Hence, the Prince cannot be wholly to blame for others’ fates, and he can’t be wholly to blame for his own either (it’s his dastardly father wot set him on his blighted course). It might have been more interesting if he was a complete bounder of his own volition and still turned into a decent chap by the end of it; it certainly says something about the Mouse House’s lack of faith in its audience’s ability to accept that someone can change (the entire thrust of the tale, whether interpreted positively or negatively) that they have to provide excuses for his villainy (this is Disney all over, though: having a Stormtrooper as a protagonist was a great idea, having him as a protagonist who never even did a single nasty thing, not so much).
Of course, I shouldn’t have been expecting miracles, or even minor surprises. If you smooth out the rough edges of a fairy tale, what you do tend to get are Disney versions of fairy tales, and they’re only going to become ever smoother as the gulf between an acceptable 18th century morality tale and an equivalent 21st century one widens. Flip the coin, however, and the path of Gaston from ridiculous, preening braggart into a murderous fanatic is entirely convincing, particularly in his aptitude for inciting the mob to a Frankensteinian fever pitch. That’s mostly down to Luke Evans, who’s one of the unqualified successes of this version.
Much less so Josh Gad as his sidekick LeFou, overplaying to within an inch of his life (anyone would think director Bill Condon said to him, “Okay, Josh, you love Gaston psychotically and you’re to underline every moment creepily rather than humorously”), and only really delivers when he has calmed down after turning sides. Indeed, while the would-be uproarious Gaston wants to be as visually versatile as the original (a fool’s errand in itself), its failure is mostly down to Gad overdoing it, rather than the functional choreography.

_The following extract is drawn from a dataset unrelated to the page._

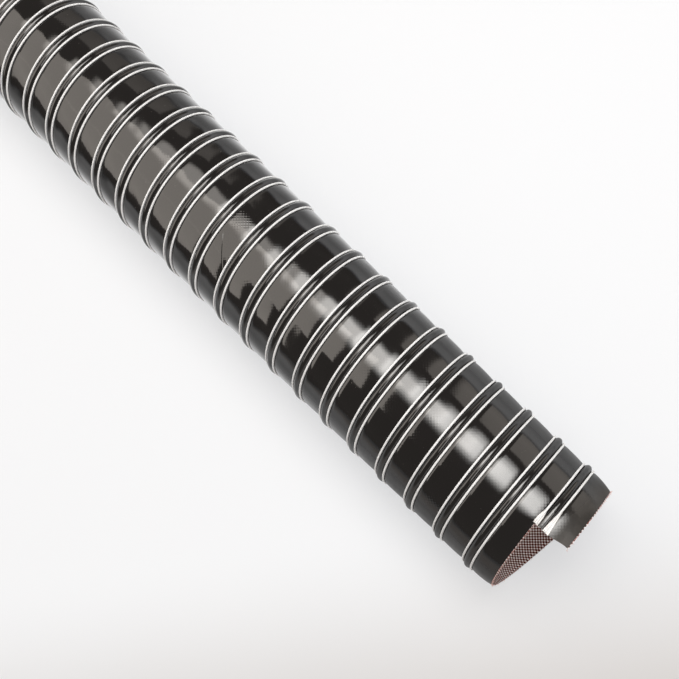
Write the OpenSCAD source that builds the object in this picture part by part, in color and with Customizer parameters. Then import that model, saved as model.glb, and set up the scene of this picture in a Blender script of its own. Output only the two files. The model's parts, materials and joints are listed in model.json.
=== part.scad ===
// Flexible air duct: two coated glass-fabric plies over a spring-steel helix, with two
// glass-fibre cords bonded outside, one on each side of the hump that the wire makes.
//
// The duct lies along +X, and the origin is the centre of its inlet mouth. The helix is
// right-handed about +X. Every piece is built in lengths of 2 or 2.5 turns, so that the
// duct can bend and close up between one length and the next.

/* [Bore and plies] */
// Clear bore of the duct
bore_d = 76; // [60:1:120]
// Thickness of the inner ply
inner_ply_t = 0.5; // [0.3:0.1:0.8]
// Thickness of the outer ply
outer_ply_t = 0.5; // [0.3:0.1:0.8]

/* [Helix] */
// Axial distance from one turn of the wire to the next
pitch = 21.2; // [20:0.2:30]
// Lengths that the duct is built in
duct_lengths = 11; // [2:1:11]
// Half turns of the helix in the odd-numbered lengths
odd_half_turns = 4; // [2:2:6]
// Half turns of the helix in the even-numbered lengths
even_half_turns = 5; // [3:2:7]
// Share of the pitch by which the fabric reaches back from the wire to its spiral edge
edge_share = 0.25; // [0.22:0.01:0.3]

/* [Spring wire] */
// Diameter of the wire
wire_d = 1.6; // [1.2:0.1:2]
// Gap between the wire and the inner ply it lies on
wire_seat_gap = 0.02; // [0.01:0.01:0.05]
// Gap between the top of the wire and the outer ply
wire_head_gap = 0.18; // [0.1:0.02:0.3]
// Gap between the ends of the wire in neighbouring lengths
wire_end_gap = 0.5; // [0.4:0.1:0.8]

/* [Hump and cords] */
// Width of the hump where it rises from the fabric
hump_w = 4; // [3.8:0.1:4.4]
// Diameter of each outside cord
cord_d = 1.25; // [0.8:0.05:1.4]
// Gap between the foot of the hump and the cord beside it
cord_gap = 0.35; // [0.2:0.05:0.4]
// Gap between a cord and the fabric under it
cord_seat_gap = 0.02; // [0.01:0.01:0.05]

/* [Hidden] */
$fn = 96;
profile_fn = 32;

inner_ply_r = bore_d / 2;
outer_ply_r = inner_ply_r + inner_ply_t;
skin_r = outer_ply_r + outer_ply_t;

wire_r = wire_d / 2;
wire_path_r = outer_ply_r + wire_seat_gap + wire_r;

// The hump is an arc through its two feet and its crest, one ply thicker than the tunnel.
hump_h = wire_seat_gap + wire_d + wire_head_gap;
hump_r = (hump_h ^ 2 + (hump_w / 2) ^ 2) / (2 * hump_h);
hump_path_r = skin_r + hump_h - hump_r;
tunnel_r = hump_r - outer_ply_t;

cord_r = cord_d / 2;
cord_path_r = skin_r + cord_seat_gap + cord_r;
cord_offset = hump_w / 2 + cord_gap + cord_r;

// The inlet edge starts at X = 0, so the wire starts one back reach along.
edge_back = edge_share * pitch;
wire_start = edge_back;
duct_reach = (duct_lengths + 2) * max(odd_half_turns, even_half_turns) * pitch / 2;
// The outer ply is drawn this much thicker inside, and then bored out.
wall_overlap = 1;
// What odd half rings of a strand are thinner by
ring_step = 0.002;

function half_turns(n) = n % 2 == 1 ? odd_half_turns : even_half_turns;
function first_half(n) = n <= 1 ? 0 : first_half(n - 1) + half_turns(n - 1);
function last_half(n) = first_half(n) + half_turns(n) - 1;
function two_digits(n) = str(n < 10 ? "0" : "", n);
function names(piece) = [for (n = [1:duct_lengths]) str(piece, "_", two_digits(n))];

// Stands the helix, which is worked out about Z, along X. Its zero angle is then below.
module along_duct()
    translate([wire_start, 0, 0]) rotate([0, 90, 0]) children();

// Even half turns climb on the +Y side, and odd ones on the -Y side. Each is a flat
// half ring, tilted so that it meets the next one with a common tangent.
function tilt(half, path_r) = (half % 2 == 0 ? 1 : -1) * atan(pitch / (4 * path_r));
function side_turn(half) = half % 2 == 0 ? 0 : 180;
function half_middle(half) = (half + 0.5) * pitch / 2;

module half_ring(half, path_r, profile_r, shift)
    translate([0, 0, half_middle(half) + shift])
        rotate([0, tilt(half, path_r), 0])
            rotate([0, 0, side_turn(half)])
                rotate_extrude(angle = 180)
                    translate([norm([path_r, pitch / 4]), 0])
                        circle(r = profile_r, $fn = profile_fn);

// A round strand along every half turn of a length. Odd half rings are a hair thinner,
// so that each of their end faces lies within the even one's that it meets.
module strand(n, path_r, profile_r, shift = 0)
    for (half = [first_half(n):last_half(n)])
        half_ring(half, path_r, profile_r - (half % 2) * ring_step, shift);

// The gap between two wire ends, below or above the bore where a half turn starts
module wire_gap(half)
    translate([(half % 2 == 0 ? 1 : -1) * wire_path_r, 0, half * pitch / 2])
        cube([2 * wire_d, wire_end_gap, 2 * wire_d], center = true);

// The first half turn at or after a given one that climbs on the same side as another
function same_side(from, side) = (from - side) % 2 == 0 ? from : from + 1;

// Half of the wall of a length, between the spiral edges of its fabric
module half_wall(n, side, in_r, out_r) {
    first = same_side(first_half(n), side);
    next = same_side(last_half(n) + 1, side);
    middle_r = (in_r + out_r) / 2;
    edge_tilt = tilt(first, middle_r);
    slab_t = (next - first) * pitch / 2 * cos(edge_tilt);
    intersection() {
        rotate([0, 0, side_turn(side)])
            rotate_extrude(angle = 180)
                translate([in_r, -pitch])
                    square([out_r - in_r, duct_reach]);
        translate([0, 0, half_middle(first) - edge_back])
            rotate([0, edge_tilt, 0])
                translate([-bore_d, -bore_d, 0])
                    cube([2 * bore_d, 2 * bore_d, slab_t]);
    }
}

module wall(n, in_r, out_r) {
    half_wall(n, 0, in_r, out_r);
    half_wall(n, 1, in_r, out_r);
}

module inner_ply(n)
    color("#8a4a3c") along_duct() wall(n, inner_ply_r, outer_ply_r);

module outer_ply(n)
    color("#1c1a1a") along_duct()
        difference() {
            union() {
                wall(n, outer_ply_r - wall_overlap, skin_r);
                strand(n, hump_path_r, hump_r);
            }
            strand(n, hump_path_r, tunnel_r);
            translate([0, 0, -pitch]) cylinder(r = outer_ply_r, h = duct_reach);
        }

module spring_wire(n)
    color("#8f9296") along_duct()
        difference() {
            strand(n, wire_path_r, wire_r);
            wire_gap(first_half(n));
            wire_gap(last_half(n) + 1);
        }

module lead_cord(n)
    color("#e9e7e2") along_duct() strand(n, cord_path_r, cord_r, cord_offset);

module trail_cord(n)
    color("#e9e7e2") along_duct() strand(n, cord_path_r, cord_r, -cord_offset);

for (n = [1:duct_lengths]) {
    inner_ply(n);
    outer_ply(n);
    spring_wire(n);
    lead_cord(n);
    trail_cord(n);
}
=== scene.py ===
import json
import math

import bmesh
import bpy
import numpy as np
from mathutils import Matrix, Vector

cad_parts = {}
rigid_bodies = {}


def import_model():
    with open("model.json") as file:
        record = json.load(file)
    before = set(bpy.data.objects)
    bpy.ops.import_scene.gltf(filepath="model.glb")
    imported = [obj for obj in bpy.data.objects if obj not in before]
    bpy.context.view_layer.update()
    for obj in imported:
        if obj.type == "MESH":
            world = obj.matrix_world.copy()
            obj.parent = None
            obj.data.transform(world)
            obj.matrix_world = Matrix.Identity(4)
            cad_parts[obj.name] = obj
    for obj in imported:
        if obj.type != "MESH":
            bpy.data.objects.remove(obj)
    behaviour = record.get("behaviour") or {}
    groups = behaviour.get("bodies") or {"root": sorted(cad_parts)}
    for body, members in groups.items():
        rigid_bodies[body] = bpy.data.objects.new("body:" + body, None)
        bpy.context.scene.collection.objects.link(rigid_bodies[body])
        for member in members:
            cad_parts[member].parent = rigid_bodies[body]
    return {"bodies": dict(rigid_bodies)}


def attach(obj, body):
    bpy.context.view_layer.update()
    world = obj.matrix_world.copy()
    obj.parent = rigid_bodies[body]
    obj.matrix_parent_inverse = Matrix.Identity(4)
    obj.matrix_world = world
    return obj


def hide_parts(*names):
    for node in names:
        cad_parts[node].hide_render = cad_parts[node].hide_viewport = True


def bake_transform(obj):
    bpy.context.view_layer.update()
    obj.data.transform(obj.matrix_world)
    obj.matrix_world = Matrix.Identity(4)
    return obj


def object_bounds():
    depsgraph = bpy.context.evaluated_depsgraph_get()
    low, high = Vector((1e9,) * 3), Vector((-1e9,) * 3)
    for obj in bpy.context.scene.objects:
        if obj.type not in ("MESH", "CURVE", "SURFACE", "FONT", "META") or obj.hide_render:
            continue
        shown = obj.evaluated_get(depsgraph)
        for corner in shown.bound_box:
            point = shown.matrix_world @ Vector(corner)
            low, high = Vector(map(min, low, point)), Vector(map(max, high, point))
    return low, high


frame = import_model()
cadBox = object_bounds()
mm = 0.001
tau = 2 * math.pi

# The duct lies along X. Its helix is counted in turns from the inlet, where the wire starts below.
duct = {
    "boreRadius": 38 * mm,
    "plyThickness": 0.5 * mm,
    "pitch": 21.2 * mm,
    "turns": 24.5,
    "edgeShare": 0.25,  # how far the fabric's edge lies behind the wire, as a share of the pitch
    "halfTurns": (4, 5),  # of the odd and of the even lengths between joints
}
skinRadius = duct["boreRadius"] + 2 * duct["plyThickness"]
wireStart = duct["edgeShare"] * duct["pitch"]
bodies = sorted(name for name in frame["bodies"])


def hexColour(code):
    parts = [int(code[i : i + 2], 16) / 255 for i in (1, 3, 5)]
    linear = [p / 12.92 if p <= 0.04045 else ((p + 0.055) / 1.055) ** 2.4 for p in parts]
    return (*linear, 1.0)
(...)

Ironically, given the translation of medium, the most interesting musical number is Lumière’s highly animated rendition of Be Our Guest, complete with Busby Berkley-style overhead shots. It helps to that Ewan McGregor is singing the majority of it, although none of the thesps are an outright bust in the yodelling department. McGregor, who’s having a bit of a minor renaissance himself in roles of late, comes off best of those cast as animated furniture; (Sir) Ian McKellen makes much more of an impression during the couple of minutes he has been returned to physical form than as a mantel clock, while, in a very rare miss, Stanley Tucci’s Maestro Cadenza falls completely flat. Audra McDonald’s Madame de Garderobe doesn’t really work for me either, but it’s Emma Thompson’s ‘orrible cocker-nee mugging as Mrs Potts that really did my head in. Quite disastrous, but no doubt devotees of Dick Van Dyke’s oeuvre will love her.

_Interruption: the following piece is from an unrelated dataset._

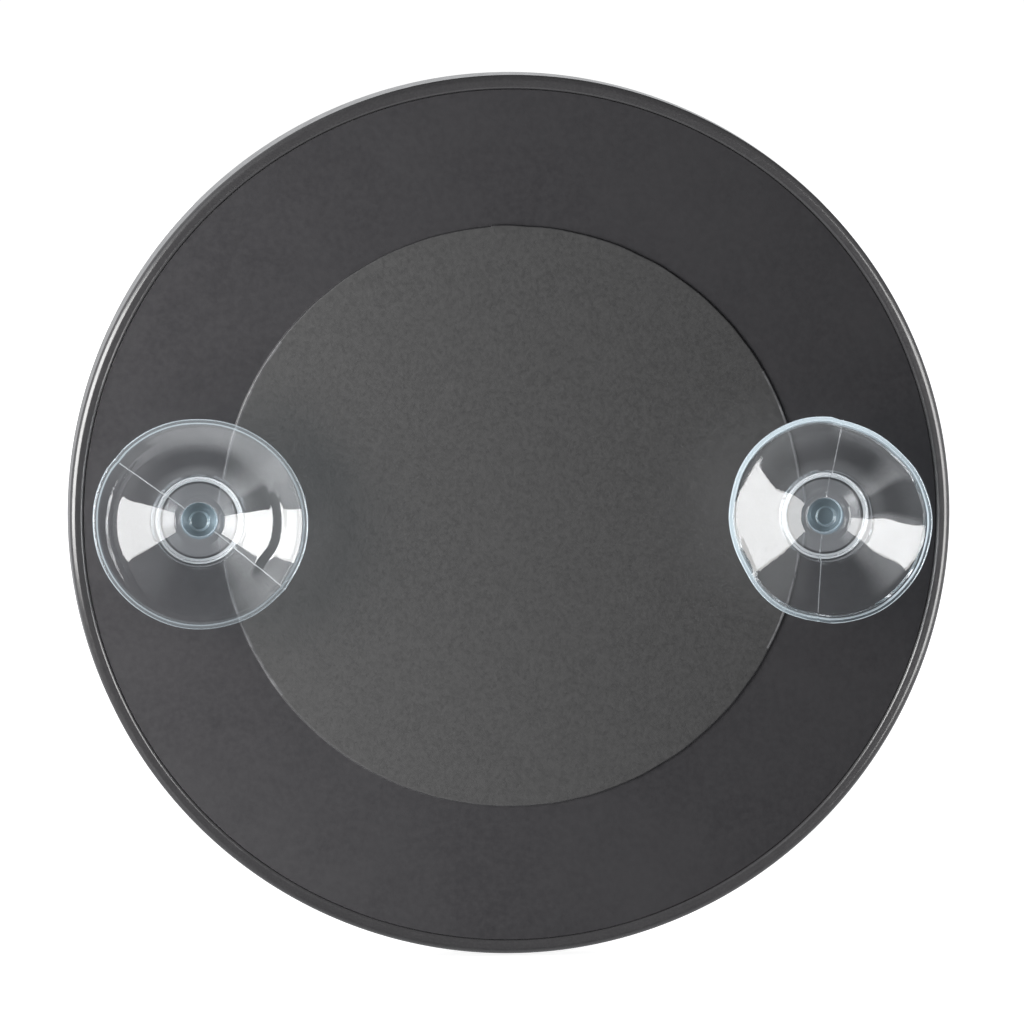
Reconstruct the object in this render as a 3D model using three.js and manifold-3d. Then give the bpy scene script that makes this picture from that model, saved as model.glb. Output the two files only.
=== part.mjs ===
// Round magnifying mirror that hangs on a smooth wall by two suction cups.
// Millimetres. +Z up, the mirror faces -Y, the wall is the plane y = 0 and the cups' lips lie in it.
// The origin is midway between the two cups, on the wall.
// "left" and "right" are as seen from behind, so left is at +X.

import * as THREE from 'three';
import { mergeVertices } from 'three/addons/utils/BufferGeometryUtils.js';
import Module from 'manifold-3d';

const wasm = await Module();
wasm.setup();

// ---- driving dimensions ----
const SEGMENTS = 64;               // facets round the big rings
const CUP_SEGMENTS = 36;           // facets round a cup

// rear cover
const ANNULUS_Y = -13.0;           // smooth outer field of the cover's back
const DISC_Y = -12.5;              // raised textured field
const DISC_R = 56.8;               // radius at the foot of the raised field's edge
const COVER_R = 82.85;             // outer radius of the cover
const COVER_INNER_Y = -15.0;       // inside face of the cover
const WALL_INNER_R = 79.6;         // inner radius of the cover's rim wall
const WALL_END_Y = -19.4;          // front end of that wall, where the foam sits
const HOLE_R = 3.6;                // hole for a cup's neck
const STEM_X = 60.85;              // stems lie on the horizontal diameter

// snap bead on the cover and its groove in the bezel
const BEAD_R = 83.25;
const BEAD_Y = -17.4;
const GROOVE_R = 83.6;

// front bezel
const BEZEL_BORE_R = 83.15;        // clearance bore round the cover
const RIM_Y = -12.4;               // top of the raised rim round the back
const BEZEL_REAR_R = 85.8;         // outer radius at the back
const BEZEL_FRONT_R = 86.4;        // widest radius, near the front
const CORNER_R = 1.5;              // rounded outer corner at the back
const LIP_INNER_R = 79.0;          // visible radius of the mirror
const LIP_BACK_Y = -24.2;          // inside face of the front lip
const FRONT_Y = -26.2;             // frontmost plane of the bezel

// concave glass
const GLASS_R = 81.6;
const GLASS_T = 2.0;
const GLASS_EDGE_Y = -23.9;        // front surface at the edge
const GLASS_CURVE_R = 600;         // radius of curvature

// foam ring
const FOAM_INNER_R = 79.8;
const FOAM_OUTER_R = 81.8;
const FOAM_REAR_Y = -19.7;
const FOAM_FRONT_Y = -21.4;

// suction cups
const LEFT_LIP_R = 20.5;           // the same 40 mm moulding, flared a little more
const RIGHT_LIP_R = 19.8;
const HUB_R = 9.0;                 // shoulder that bears on the cover
const HUB_BASE_Y = -12.2;
const NECK_R = 3.3;
const NECK_END_Y = -15.3;
const HEAD_R = 4.9;
const HEAD_TIP_Y = -18.0;

// ---- helpers ----
const P = (r, y) => new THREE.Vector2(r, y);

// points of a circular arc in the (radius, y) plane, angles in degrees
function arc(cr, cy, radius, from, to, steps) {
  const points = [];
  for (let i = 0; i <= steps; i++) {
    const a = THREE.MathUtils.degToRad(from + (to - from) * i / steps);
    points.push(P(cr + radius * Math.cos(a), cy + radius * Math.sin(a)));
  }
  return points;
}

// a closed solid of revolution about Y, its vertices shared and its collapsed triangles dropped
function turned(profile, segments) {
  const lathe = new THREE.LatheGeometry(profile, segments);
  lathe.deleteAttribute('normal');
  lathe.deleteAttribute('uv');
  const merged = mergeVertices(lathe, 1e-4);
  const p = merged.getAttribute('position');
  const old = merged.getIndex().array;
  const index = [];
  let volume = 0;
  const a = new THREE.Vector3(), b = new THREE.Vector3(), c = new THREE.Vector3();
  for (let i = 0; i < old.length; i += 3) {
    const [u, v, w] = [old[i], old[i + 1], old[i + 2]];
    if (u === v || v === w || w === u) continue;
    a.fromBufferAttribute(p, u);
    b.fromBufferAttribute(p, v);
    c.fromBufferAttribute(p, w);
    volume += a.dot(b.clone().cross(c)) / 6;
    index.push(u, v, w);
  }
  if (volume < 0) {
    for (let i = 0; i < index.length; i += 3) {
      [index[i + 1], index[i + 2]] = [index[i + 2], index[i + 1]];
    }
  }
  merged.setIndex(index);
  return merged;
}

function toSolid(geometry) {
  return new wasm.Manifold(new wasm.Mesh({
    numProp: 3,
    vertProperties: new Float32Array(geometry.getAttribute('position').array),
    triVerts: new Uint32Array(geometry.getIndex().array),
  }));
}

function toGeometry(solid) {
  const mesh = solid.getMesh();
  const positions = new Float32Array(mesh.numVert * 3);
  for (let i = 0; i < mesh.numVert; i++) {
    for (let k = 0; k < 3; k++) {
      positions[3 * i + k] = mesh.vertProperties[i * mesh.numProp + k];
    }
  }
  const geometry = new THREE.BufferGeometry();
  geometry.setAttribute('position', new THREE.BufferAttribute(positions, 3));
  geometry.setIndex(new THREE.BufferAttribute(new Uint32Array(mesh.triVerts), 1));
  return geometry;
}

function piece(name, geometry, color, roughness, metalness, extra = {}) {
  geometry.computeVertexNormals();
  const material = new THREE.MeshStandardMaterial({
    color, roughness, metalness, flatShading: true, ...extra,
  });
  const mesh = new THREE.Mesh(geometry, material);
  mesh.name = name;
  return mesh;
}

// ---- rear cover: plate, raised round field, rim wall with a snap bead, two holes ----
const coverProfile = [
  P(0, COVER_INNER_Y),
  P(WALL_INNER_R, COVER_INNER_Y),
  P(WALL_INNER_R, WALL_END_Y),
  P(COVER_R - 0.6, WALL_END_Y),
  P(COVER_R, WALL_END_Y + 0.6),
  P(COVER_R, BEAD_Y - 0.6),
  P(BEAD_R, BEAD_Y - 0.2),
  P(BEAD_R, BEAD_Y + 0.2),
  P(COVER_R, BEAD_Y + 0.6),
  P(COVER_R, ANNULUS_Y - 0.25),
  P(COVER_R - 0.25, ANNULUS_Y),
  P(DISC_R, ANNULUS_Y),
  P(DISC_R - 0.15, DISC_Y - 0.1),
  P(DISC_R - 0.35, DISC_Y),
  P(0, DISC_Y),
];
let cover = toSolid(turned(coverProfile, SEGMENTS));
for (const side of [1, -1]) {
  const drill = new THREE.CylinderGeometry(HOLE_R, HOLE_R, 8, 32);
  drill.translate(side * STEM_X, (COVER_INNER_Y + ANNULUS_Y) / 2, 0);
  drill.deleteAttribute('normal');
  drill.deleteAttribute('uv');
  cover = cover.subtract(toSolid(mergeVertices(drill, 1e-4)));
}
const rearCover = piece('rear_cover', toGeometry(cover), 0x2b2b2d, 0.5, 0.0);

// ---- front bezel: rounded rim at the back, tapered wall, snap groove, front lip ----
const bezelProfile = [
  P(BEZEL_BORE_R, RIM_Y - 0.3),
  P(BEZEL_BORE_R, BEAD_Y + 1.1),
  P(GROOVE_R, BEAD_Y + 0.7),
  P(GROOVE_R, BEAD_Y - 0.7),
  P(BEZEL_BORE_R, BEAD_Y - 1.1),
  P(BEZEL_BORE_R, LIP_BACK_Y),
  P(LIP_INNER_R + 0.3, LIP_BACK_Y),
  P(LIP_INNER_R, LIP_BACK_Y - 0.4),
  P(LIP_INNER_R + 0.35, LIP_BACK_Y - 1.1),
  P(LIP_INNER_R + 1.4, FRONT_Y + 0.35),
  P(LIP_INNER_R + 2.8, FRONT_Y),
  P(LIP_INNER_R + 4.0, FRONT_Y + 0.1),
  P(BEZEL_FRONT_R - 1.5, FRONT_Y + 0.85),
  P(BEZEL_FRONT_R - 0.4, FRONT_Y + 2.1),
  P(BEZEL_FRONT_R, FRONT_Y + 3.7),
  ...arc(BEZEL_REAR_R - CORNER_R, RIM_Y - CORNER_R, CORNER_R, 0, 90, 5),
  P(BEZEL_BORE_R + 0.3, RIM_Y),
  P(BEZEL_BORE_R, RIM_Y - 0.3),
];
const frontBezel = piece('front_bezel', turned(bezelProfile, SEGMENTS), 0x232325, 0.3, 0.0);

// ---- concave glass ----
const sag = (r) => GLASS_CURVE_R - Math.sqrt(GLASS_CURVE_R ** 2 - r ** 2);
const glassFront = (r) => GLASS_EDGE_Y + sag(GLASS_R) - sag(r);
const RINGS = 5;
const glassProfile = [];
for (let i = 0; i <= RINGS; i++) {
  const r = GLASS_R * i / RINGS;
  glassProfile.push(P(r, glassFront(r)));
}
for (let i = RINGS; i >= 0; i--) {
  const r = GLASS_R * i / RINGS;
  glassProfile.push(P(r, glassFront(r) + GLASS_T));
}
const mirrorGlass = piece('mirror_glass', turned(glassProfile, SEGMENTS), 0xdfe3e6, 0.04, 1.0);

// ---- foam ring ----
const foamProfile = [
  P(FOAM_INNER_R, FOAM_FRONT_Y),
  P(FOAM_OUTER_R, FOAM_FRONT_Y),
  P(FOAM_OUTER_R, FOAM_REAR_Y),
  P(FOAM_INNER_R, FOAM_REAR_Y),
  P(FOAM_INNER_R, FOAM_FRONT_Y),
];
const foamRing = piece('foam_ring', turned(foamProfile, SEGMENTS), 0x1a1a1a, 0.95, 0.0);

// ---- suction cup: dished lip, thick hub, neck through the cover, mushroom head behind it ----
function suctionCup(name, x, lipR) {
  const flare = lipR - 20;         // the dish opens or closes outside the hub
  const open = (r) => r + flare * Math.max(0, (r - 9) / 11);
  const profile = [
    // hollow side, from the middle out
    P(0, -8.7),
    P(1.5, -8.7),
    P(1.9, -8.3),
    P(4.5, -8.0),
    P(7.0, -6.75),
    P(open(10.0), -5.25),
    P(open(13.0), -3.76),
    P(open(16.0), -2.27),
    P(open(18.0), -1.1),
    P(open(19.0), 0),
    // lip
    P(lipR, 0),
    P(lipR + 0.05, -0.4),
    // back of the dish, from the lip in
    P(open(18.6), -1.75),
    P(open(16.0), -3.35),
    P(open(13.0), -5.05),
    P(open(10.6), -6.55),
    P(HUB_R + 0.3, -7.1),
    P(HUB_R, -7.4),
    P(HUB_R, HUB_BASE_Y + 0.95),
    P(HUB_R - 0.28, HUB_BASE_Y + 0.28),
    P(HUB_R - 0.95, HUB_BASE_Y),
    P(NECK_R + 0.2, HUB_BASE_Y),
    P(NECK_R, HUB_BASE_Y - 0.2),
    P(NECK_R, NECK_END_Y),
    P(HEAD_R, NECK_END_Y),
    P(HEAD_R, NECK_END_Y - 0.8),
    P(HEAD_R - 1.0, HEAD_TIP_Y + 0.75),
    P(HEAD_R - 2.6, HEAD_TIP_Y),
    P(0, HEAD_TIP_Y),
  ];
  const mesh = piece(name, turned(profile, CUP_SEGMENTS), 0xdfe9ec, 0.08, 0.0,
    { transparent: true, opacity: 0.35 });
  mesh.position.x = x;
  return mesh;
}
const cupLeft = suctionCup('suction_cup_left', STEM_X, LEFT_LIP_R);
const cupRight = suctionCup('suction_cup_right', -STEM_X, RIGHT_LIP_R);

// ---- assembly ----
const group = new THREE.Group();
group.add(rearCover, frontBezel, mirrorGlass, foamRing, cupLeft, cupRight);

export default group;
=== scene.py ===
import math

import bpy
import bmesh
import numpy as np
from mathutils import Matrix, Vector


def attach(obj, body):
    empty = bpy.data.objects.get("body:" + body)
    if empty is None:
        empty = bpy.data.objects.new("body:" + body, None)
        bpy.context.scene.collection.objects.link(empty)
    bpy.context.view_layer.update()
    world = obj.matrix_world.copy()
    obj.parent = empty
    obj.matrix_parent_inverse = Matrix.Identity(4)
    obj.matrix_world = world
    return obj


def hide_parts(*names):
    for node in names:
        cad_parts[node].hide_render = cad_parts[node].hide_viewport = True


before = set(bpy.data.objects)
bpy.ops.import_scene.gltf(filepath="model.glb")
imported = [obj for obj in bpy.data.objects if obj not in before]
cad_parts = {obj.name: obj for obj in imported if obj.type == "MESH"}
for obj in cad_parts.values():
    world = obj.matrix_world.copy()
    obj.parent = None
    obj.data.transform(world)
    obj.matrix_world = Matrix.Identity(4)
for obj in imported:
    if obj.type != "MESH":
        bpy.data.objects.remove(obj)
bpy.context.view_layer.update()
MM = 0.001

# ------------------------------------------------------------------ camera
# Behind the mirror, a little to its left and above, as in the photograph.
AZIMUTH, ELEVATION, DISTANCE = 175.95, 5.1, 1.150
TARGET = Vector((0.0, -0.013, 0.001))
LENS = 207.8

a, e = math.radians(AZIMUTH), math.radians(ELEVATION)
back = Vector((math.sin(a) * math.cos(e), -math.cos(a) * math.cos(e), math.sin(e)))
cam_data = bpy.data.cameras.new("camera")
cam_data.sensor_width = 36.0
cam_data.lens = LENS
cam_data.clip_start, cam_data.clip_end = 0.05, 20.0
camera = bpy.data.objects.new("camera", cam_data)
bpy.context.scene.collection.objects.link(camera)
camera.location = TARGET + back * DISTANCE
camera.rotation_mode = "QUATERNION"
camera.rotation_quaternion = (-back).to_track_quat("-Z", "Y")
bpy.context.scene.camera = camera

# ------------------------------------------------------------------ dimensions, mm
STEM_X = 60.85                     # the cups' stems on the horizontal diameter
ANNULUS_Y, DISC_Y = -13.0, -12.5   # outer field and raised textured field of the cover
DISC_R = 56.8
COVER_R = 83.05
BEZEL_BORE_R = 83.12
RIM_Y = -12.4
BEZEL_REAR_R, BEZEL_FRONT_R = 85.8, 86.3
CORNER_R = 1.5
LIP_INNER_R = 79.0
FRONT_Y = -26.2
HOLE_R = 3.6
LIP_NOMINAL_R = 20.5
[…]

The leads are where the telling lives or dies, however, and both Watson and Dan Stevens are fine, but no more than that; they don’t enchant, but they’re inoffensively likeable. It has been suggested Watson was auto-tuned, which she may well have been, but for me the real problem is that the majority of the songs lack verve and sparkle. As lauded as the original’s tunes are, it says all it needs to that Tim Rice can come it provide seamless additions. Stevens plays better during the first half, where the Beast is a more fearsome quantity and the motion capture work presents his monster obscured, in long shot or shadow; in the full light of day, the CGI never quite carries, particularly when his demeanour too is softened or goofed up and Stevens sounds more like the spoiled rich kid the Beast was.
Indeed, the perennial problem any given version cannot escape is that the Beast Belle falls for is reduced to a non-descript, blandly handsome guy in the final scene (not that Stevens doesn’t have plenty of personality in other roles, but he’s entirely unable to summon that in approximately a minute). It also, in the post-Shrek era of highlighting inner beauty and with the frontloaded knowledge of the beast’s origins in the Disney versions, rather shoots its would be themes in the foot; the purity of Belle’s love is undermined by the audience knowing she will hit the jackpot if she accepts the monster, so conforming entirely to the template of a classic Disney princess. It’s a long way from the raison d’être of the original story, as a scene setter for arranged marriages (the ugly old guy you thought you’d been co-opted into a life with would, in the fullness of time, be revealed for his true virtues as you came to be accept/submit to them).
On the plus side, Beauty and the Beast boasts fine art direction, magnificent sets, and decent post-converted 3D (there’s a particularly punchy, lobbed snowball at one point that gave me a much-needed jolt awake). The set-piece climax, with its leaping from tower to tower, is a touch too close to gravity-defying, Stephen Sommers–style acrobatics to be dramatically engaging, and there’s something a bit off that Belle, who was happy with a simple life (as long as it was a well-read one), and stated at one point that she was not a princess, should be ushered into a life of refurbished opulence. But then, they love all that, don’t they, Disney’s legion of little princesses?